Yüreğinden geçen aşkları hep yarım bırakmış adamı, bir kadının şefkatli kucağında dinlendirmek istediğimiz bir adamı sever gibi sevdik sizi…

Çok sevdik biz sizi. Yalnızca iki kadın değil, biz hepimiz… Yüreklerimizden yaptığımız, saçlarımızla örttüğümüz bir yatakta uyuyorsunuz Paşam.

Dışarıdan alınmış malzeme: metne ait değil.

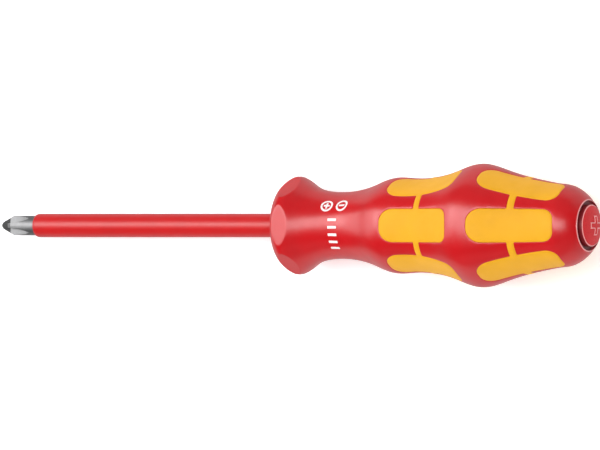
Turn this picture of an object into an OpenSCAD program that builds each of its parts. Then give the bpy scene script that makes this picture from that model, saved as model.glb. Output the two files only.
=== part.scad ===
// Insulated (VDE type) screwdriver with a cross-recess tip, lying along X.
// The origin is on the tool axis at the handle's flat nose face. The blade runs
// towards -X, the handle towards +X, and one of the six grip faces points to +Z.

/* [Blade] */
// Length of the blade from the nose face to the point
blade_length = 100; // [75:1:150]
// Diameter of the bare steel at the tip
blade_d = 6; // [5.5:0.1:6.4]
// How much thinner the steel's radius is inside the insulation and the handle
neck_step = 0.6; // [0.4:0.05:1]
// Length of bare steel in front of the insulation
bare_length = 12; // [11:0.5:20]
// Half angle of the tip's cone
tip_cone_angle = 26.5; // [24:0.5:30]
// Diameter of the blunt point
tip_point_d = 2.3; // [1.8:0.1:2.6]
// Distance from the axis to a flute's root, at the point
flute_root_r = 0.65; // [0.5:0.05:1]
// Angle between the two walls of a flute
flute_angle = 92; // [88:1:96]
// Slope of a flute's root
flute_slope = 5.75; // [4:0.25:8]
// Length of a flute before its run-out
flute_straight = 5; // [3:0.1:5.5]
// Radius of the cutter that leaves a flute's run-out
flute_cutter_r = 12; // [8:0.5:13]
// Depth that the steel reaches into the handle
tang_length = 58; // [50:1:65]
// How far the two wings that stop the steel turning stand out
wing_height = 1.9; // [1:0.1:2.2]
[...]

Rahat ve müsterih uyuyunuz.

AKLIMDA KALAN

Siyah-beyaz bir fotoğraf: Bir kanepeye uzanmış. Bir eli karnının üzerinde. Bir elini başının arkasına atmış. Gözleri kapalı. Uyuyor mu, düşünüyor mu belli değil. Bir öğleden sonra uykusu belli ki. Yüzüne gün ışığı vurmuş hafiften. Bir sorun var ama bu siyah-beyaz fotoğrafta, görüyorum. Karnı hafiften şişmiş. Yıl 1938, Kasım ayına az zaman kala çekilmiş. Düşünmüyor, uyuyor demek ki. Uyumasa bu fotoğrafı çektirmez biliyorum. Hasta görüntülenmek istemez çünkü. Şimdi bile politikacılara anlatma güçlüğü çektiğimiz fotoğrafın önemini O, 80-90 yıl önce biliyormuş. Yüksek lisans öğrencilerime bir araştırma yaptırmıştım iki yıl önce. 1500 Mustafa Kemal fotoğrafı üzerinden liderlik ipuçlarını incelemiştik. Herkese şefkatle bakıyor, kimseyle sarmaş dolaş olmuyordu. Öyle bir mesafe hissediliyordu ki etrafında, üstünlüğünü baştan kabul ediliyor. Hep delici ve kararlı bakıyor. Hep dimdik duruyor. Hep dikkat kesiliyor dinlerken. Ve hep efsane aktörlerden daha şık giyiniyor. Tüm bunlar nasıl oluyor da oluyor? Aklım almıyor.